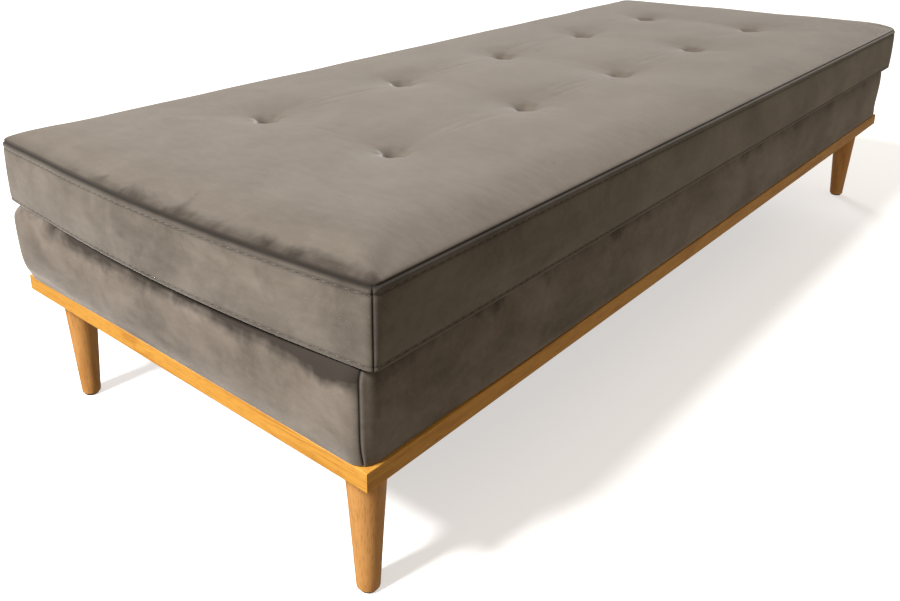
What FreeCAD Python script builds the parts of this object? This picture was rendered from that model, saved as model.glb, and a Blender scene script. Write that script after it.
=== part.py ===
"""Daybed: a loose tufted mattress on an upholstered box, an oak band and four tapered oak legs.

Millimetres, +Z up. The origin is on the floor under the middle of the bed, X runs along its length,
and -Y is the front. The zip of the mattress is at the rear, +Y.
"""

import FreeCAD, Part
import math
import os

Vector = FreeCAD.Vector
UP = Vector(0, 0, 1)

# ---------------------------------------------------------------- driving dimensions

# oak frame: four boards laid flat, whose outer edges are the band seen all round
FRAME_LENGTH = 2000.0
FRAME_WIDTH = 775.0
FLOOR_TO_FRAME = 201.5
OAK_THICK = 26.0
OAK_BOARD_WIDTH = 90.0

# legs, turned from solid oak
LEG_TOP_DIA = 55.6
LEG_FOOT_DIA = 31.2
LEG_FOOT_ROUND = 3.0
GLIDE_DIA = 24.0
GLIDE_THICK = 3.0
GLIDE_STEM_DIA = 5.0
GLIDE_STEM_LENGTH = 12.0

# corner plates and hanger bolts that hold the legs
PLATE_SIDE = 70.0
PLATE_EDGE_GAP = 1.0        # plate back from the inner edge of the oak board
PLATE_THICK = 3.0
PLATE_BOSS_DIA = 16.0
PLATE_BOSS_LENGTH = 10.0
PLATE_SCREW_INSET = 10.0
BOLT_DIA = 8.0
BOLT_IN_LEG = 35.0
BOLT_CLEARANCE = 0.5

# upholstered box on the oak frame
BOX_HEIGHT = 134.5
BOX_SETBACK = 4.0           # cover behind the outer faces of the oak frame
BOX_CORNER_RADIUS = 25.0
BOX_TOP_RADIUS = 12.0
COVER_THICK = 1.5
SIDE_PAD_THICK = 10.0
DECK_BORDER = 60.0          # velvet round the edge of the deck
HEM_WIDTH = 22.0            # cover turned in under the rails
DUST_COVER_THICK = 0.8
DUST_COVER_INSET = 8.0
DECK_FOAM_THICK = 15.0
DECK_FELT_THICK = 2.0

# softwood frame of the box
RAIL_THICK = 20.0
BLOCK_SIDE = 45.0
LEDGER_THICK = 22.0
LEDGER_HEIGHT = 30.0
CROSS_RAIL_THICK = 22.0
CROSS_RAIL_DROP = 2.0       # below the ledgers
SLAT_COUNT = 10
SLAT_WIDTH = 90.0
SLAT_THICK = 15.0
SLAT_END_GAP = 1.5

# screws: head diameter, shank diameter, length
OAK_SCREW = (9.0, 4.5, 62.0)
RAIL_SCREW = (9.0, 4.5, 60.0)
LEDGER_SCREW = (8.0, 4.0, 38.0)
SLAT_SCREW = (7.0, 3.5, 32.0)
PLATE_SCREW = (7.0, 3.5, 16.0)
SCREWS_PER_LONG_BOARD = 4
SCREWS_PER_CORNER = 3
SCREWS_PER_LEDGER = 6

# mattress
MATTRESS_OVER_SIDE = 13.5   # beyond the oak frame on the long sides
MATTRESS_OVER_END = 0.0     # beyond the oak frame at the corners of the short ends
MATTRESS_END_BOW = 24.0     # the short ends bow out between their corners
MATTRESS_GAP = 0.2          # between the deck and the mattress
BOTTOM_RISE = 2.5           # lower seam above the bottom panel
BOXING_HEIGHT = 93.0        # seam to seam
CROWN = 16.0                # top panel above the upper seam
MATTRESS_CORNER_RADIUS = 20.0
WADDING_THICK = 12.0
PANEL_MARGIN = 40.0         # no boxing further in than this

# tufts
TUFTS_ALONG = 5
TUFTS_ACROSS = 2
TUFT_PITCH_ALONG = 338.0
TUFT_PITCH_ACROSS = 283.0
PIT_DEPTH = 22.0
PIT_MOUTH_RADIUS = 42.0
BUTTON_DIA = 26.0
BUTTON_HEIGHT = 8.0
BUTTON_PLAY = 1.0           # pit floor beyond the button's edge
BACK_PIT_DEPTH = 8.0
BACK_BUTTON_DIA = 20.0
BACK_BUTTON_THICK = 4.0
TWINE_DIA = 2.0
TWINE_PLAY = 0.5

# zip in the rear boxing
ZIP_LENGTH = 1500.0
ZIP_OPENING = 16.0
TAPE_WIDTH = 32.0
TAPE_THICK = 0.8
TAPE_END = 15.0
COIL_WIDTH = 5.6
COIL_THICK = 2.4
SLIDER_LENGTH = 13.0
SLIDER_WALL = 1.1
SLIDER_PLAY = 0.35
SLIDER_FROM_END = 12.0
BAIL_LENGTH = 9.5
BAIL_WIDTH = 2.8
BAIL_BAR = 1.5
PULL_BAR_DIA = 1.2
PULL_PLAY = 0.25
PULL_ARM_LENGTH = 8.0
PULL_TAB_LENGTH = 18.0
PULL_TAB_WIDTH = 7.0

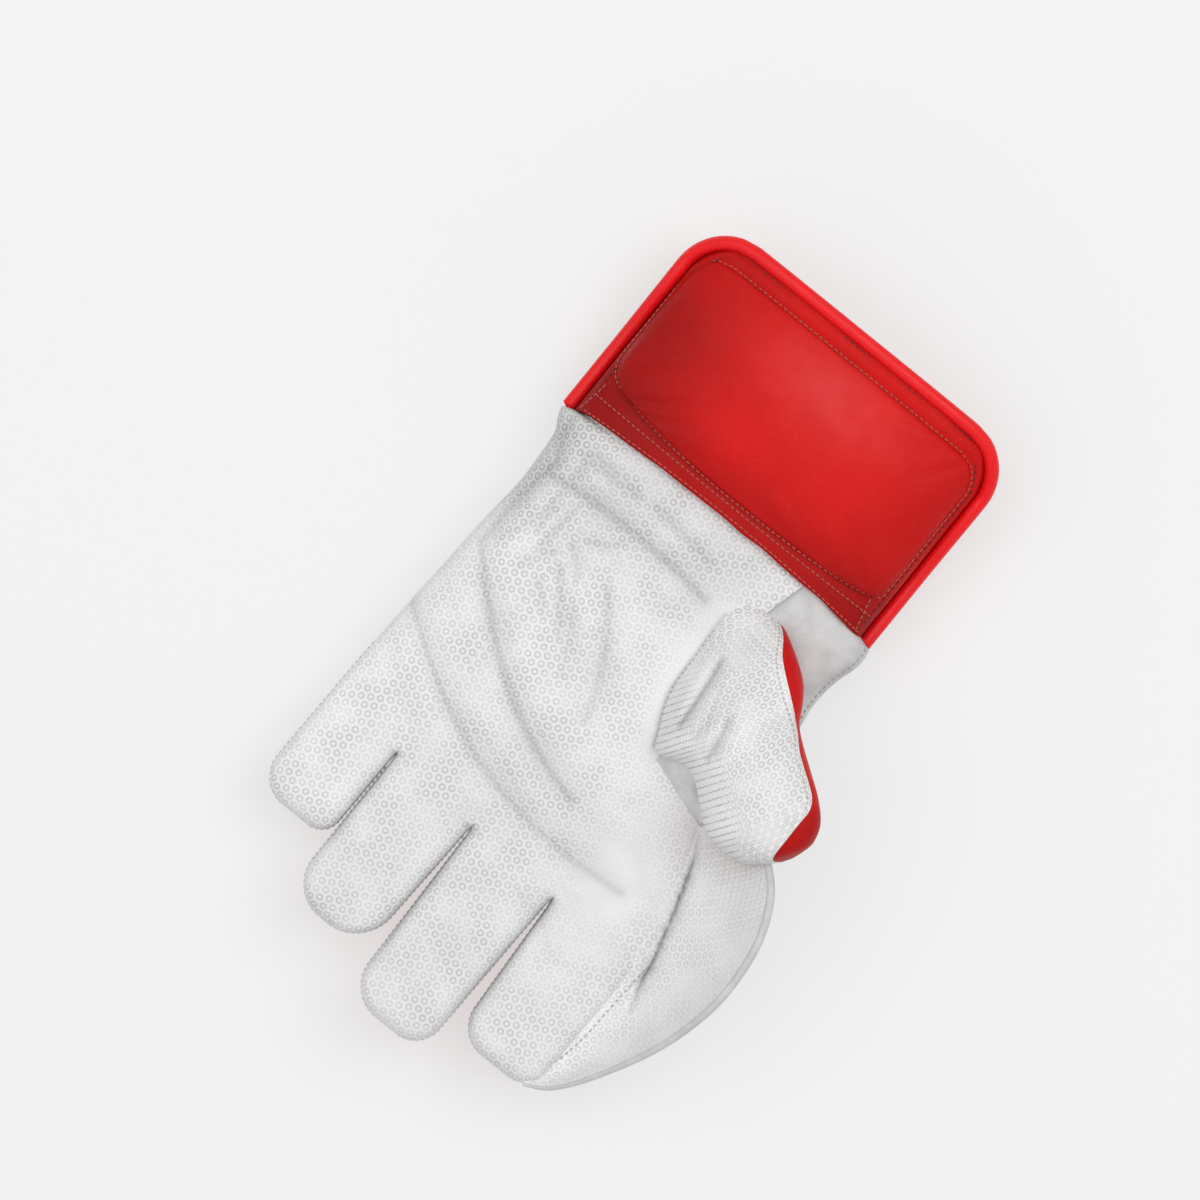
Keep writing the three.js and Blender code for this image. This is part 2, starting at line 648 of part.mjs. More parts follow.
const pieces = [
  ['palm_facing', facing.subtract(wristGussetSpace(clearance)), white],
  ['wrist_gusset', facing.intersect(wristGussetSpace(0)), smoothWhite],
  ['back_panel', shell.intersect(seamSide(false)), red],
  ['thumb_face', thumbShell.intersect(thumbSide(true)), white],
  ['thumb_back', thumbShell.intersect(thumbSide(false)), red],
  ['thumb_gusset', sheet(gussetPoint, spread(0, 1, 4), spread(0, 1, 2),
    () => -gussetWall / 2, () => gussetWall / 2)
    .subtract(handKeep).subtract(thumbKeep).subtract(webSheet(clearance)), smoothWhite],
  ['web_panel', webSheet(0).subtract(handKeep).subtract(thumbKeep), white],
  ['web_binding', binding.subtract(handKeep).subtract(thumbKeep), white],
  ['cuff_front', cuffSheet(1, 0).subtract(frontPipeKeep), red],
  ['cuff_back', cuffSheet(-1, 0).subtract(frontPipeKeep).subtract(backPipeKeep), red],
  ['cuff_pad', padSheet(), red],
  ['cuff_piping_front', frontPipe, brightRed],
  ['cuff_piping_back', backPipe.subtract(frontPipeKeep), brightRed],
];

// The largest body that a cut leaves becomes the mesh, without its slivers
function toMesh(name, body, finish) {
  const bodies = body.decompose().sort((a, b) => b.volume() - a.volume());
  const mesh = bodies[0].simplify(0.01).getMesh();
  const geometry = new THREE.BufferGeometry();
  geometry.setAttribute('position', new THREE.BufferAttribute(new Float32Array(mesh.vertProperties), 3));
  geometry.setIndex(new THREE.BufferAttribute(new Uint32Array(mesh.triVerts), 1));
  geometry.computeVertexNormals();
  const material = new THREE.MeshStandardMaterial({ ...finish, metalness: 0 });
  const part = new THREE.Mesh(geometry, material);
  part.name = name;
  return part;
}

const glove = new THREE.Group();
pieces.forEach(([name, body, finish]) => glove.add(toMesh(name, body, finish)));
const box = new THREE.Box3().setFromObject(glove);
const middle = box.getCenter(new THREE.Vector3());
glove.position.set(-middle.x, -middle.y, -box.min.z);
glove.updateMatrixWorld(true);

export default glove;
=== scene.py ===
"""Looks of the wicketkeeping glove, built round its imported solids.

Points are worked out in millimetres in the same coordinates as the solids: y = 0 is the hem of the
hand at the wrist, x = 0 the middle of the knuckles, z = 0 the surface that the glove lies on.
"""

import math

import bmesh
import bpy
import numpy as np
from mathutils import Matrix, Vector


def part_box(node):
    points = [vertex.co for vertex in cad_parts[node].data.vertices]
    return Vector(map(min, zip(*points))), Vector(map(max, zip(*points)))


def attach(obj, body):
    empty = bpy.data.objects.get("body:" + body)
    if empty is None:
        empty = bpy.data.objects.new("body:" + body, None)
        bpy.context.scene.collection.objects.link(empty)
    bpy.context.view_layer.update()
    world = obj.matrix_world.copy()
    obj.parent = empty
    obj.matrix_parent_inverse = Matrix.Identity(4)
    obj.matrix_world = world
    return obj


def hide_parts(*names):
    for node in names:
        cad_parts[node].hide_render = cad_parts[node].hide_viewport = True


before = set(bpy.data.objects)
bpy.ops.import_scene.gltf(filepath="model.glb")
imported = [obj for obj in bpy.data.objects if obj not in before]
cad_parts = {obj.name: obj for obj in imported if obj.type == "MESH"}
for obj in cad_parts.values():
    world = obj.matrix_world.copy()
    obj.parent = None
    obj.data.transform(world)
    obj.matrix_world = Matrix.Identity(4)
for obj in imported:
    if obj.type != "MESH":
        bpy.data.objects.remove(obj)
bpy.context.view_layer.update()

MM = 0.001

# Hand, in millimetres
PALM_LENGTH = 142
HALF_HAND = 74
PALM_DEPTH = 42
FINGER_LENGTH = 73
FINGER_DEPTH = 28
FINGER_GAP = 0.6
GAP_OPENS = 4
FINGER_SQUARE = 5.0
FINGER_CURL = 20
CURL_START = 0.8
CURL_POWER = 1.8
TIP_RADIUS = 10
TIP_FALL = 0.6
SIDE_STRIP = 0.92
VALLEY = 3.5
STRIPS_END = 144
PATTERN_ROW = 134
SEAM_SHARE = 0.45
WRIST_BLEND = 0.16
WALL = 2.0
HEM_TUCK = 6
CLEARANCE = 0.3
FRONT_STEP = 1.0
BACK_STEP = 1.8
FINGER_COLUMNS = 46
TIP_ROWS = 18
OUTER_STITCHES_FROM = 110
WELD = 0.02

# How far the left and the right side puff out by the hem, and where that starts and ends to fade
HEM_PUFF = {-1: (1.4, 10, 24), 1: (3.4, 4, 14)}

# Thumb
THUMB_REACH = 89
THUMB_WIDTH = 54
THUMB_DEPTH = 34
THUMB_RISE = 36
THUMB_FOOT = 26
THUMB_TURN = math.radians(147.4)
THUMB_START = (-17, 26)
THUMB_LEAN = 0.27
THUMB_SQUARE = 0.85
THUMB_ENDS = (-0.07, 1.005)
THUMB_CLOSES = 0.975
THUMB_CLOSING = 0.03
THUMB_TIP_WIDTH = 0.35
THUMB_FAR_SEAM = math.radians(-6)
THUMB_MEETS_PALM = 0.43
THUMB_GATHER = 0.3
THUMB_TIGHT = 1.15

# Catching web
WEB_LENGTH = 118
WEB_REACH = 30
WEB_RISE = 38
WEB_FOOT = 28
WEB_FROM_WRIST = 84
WEB_SAG = 5
WEB_WALL = 2.2
BINDING_RADIUS = 1.45

# Gussets; the inner edge by the wrist is given as places along the hand and across it
GUSSET_ABOVE = 1.2
GUSSET_MARGIN = 1.7
GUSSET_END = 47
GUSSET_WALL = 0.9
GUSSET_INNER = ((0, 14, 38, 47), (-33, -29.5, -25, -30))
THUMB_GUSSET_SINK = 4.0
THUMB_GUSSET_WALL = 1.6

# Cuff
CUFF_HALF = 67.75
CUFF_END = -80.75
CUFF_LENGTH = 83.5
CUFF_MIDDLE = 22
CUFF_FLARE = 5
CUFF_OFFSET = 4.5
CUFF_OVERLAP = 2.5
CUFF_SQUARE = 3.4
CUFF_WALL = 2.5
CUFF_LEATHER = 2.3
CORNER_RADIUS = 18.25
HEM_BOW = 3
PANEL_INSET = 2.6
PIPING_RADIUS = 2.6
GROOVE_INSET = 3.4
GROOVE_SIDE = 0.84
PAD_MIDDLE = 5.6
PAD_HALF = 62.6
PAD_END = -72
PAD_START = -7.5
PAD_BOW = 5
PAD_CORNER = 11
PAD_SHARP_CORNER = 3
PAD_CROWN = 4.4
PAD_EDGE = 0.4
PAD_WELT = 1.3
PAD_SHOULDER = 17
PAD_LEATHER = 1.5
PAD_STITCH_LIFT = 0.75

# Cloth simulation of the pad: frames, the height up to which its lip is sewn down, the pressure of
# the padding, how far it may push the leather, and how stiff the leather is
CLOTH_FRAMES = 20
PAD_LIP = 1.75
PAD_PRESSURE = 30.0
PAD_SWELL = 2.0
PAD_STIFFNESS = 40
PAD_BENDING = 2

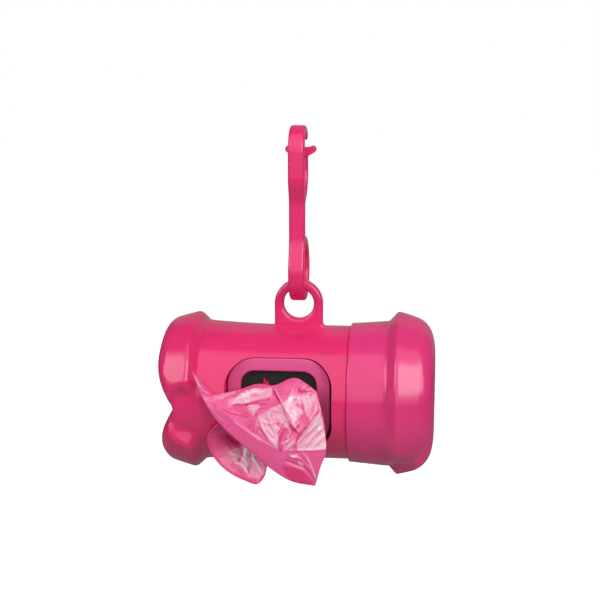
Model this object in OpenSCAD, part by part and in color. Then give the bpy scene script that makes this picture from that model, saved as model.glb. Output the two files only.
▬▬▬
Your instructions: Return only the lines from the beginning of the material up to and including the line with "tapered oak legs.", exactly as written.

Result of this task:
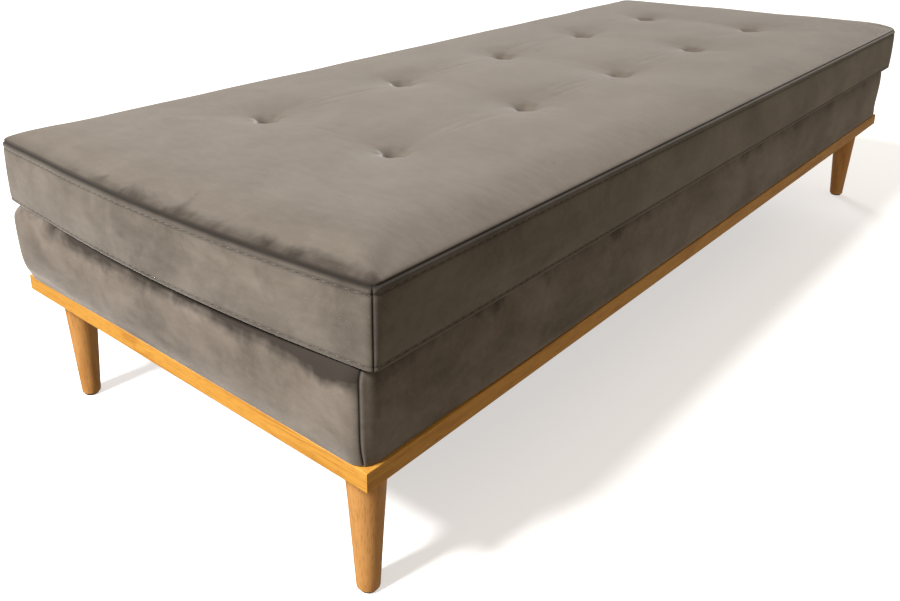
What FreeCAD Python script builds the parts of this object? This picture was rendered from that model, saved as model.glb, and a Blender scene script. Write that script after it.
=== part.py ===
"""Daybed: a loose tufted mattress on an upholstered box, an oak band and four tapered oak legs.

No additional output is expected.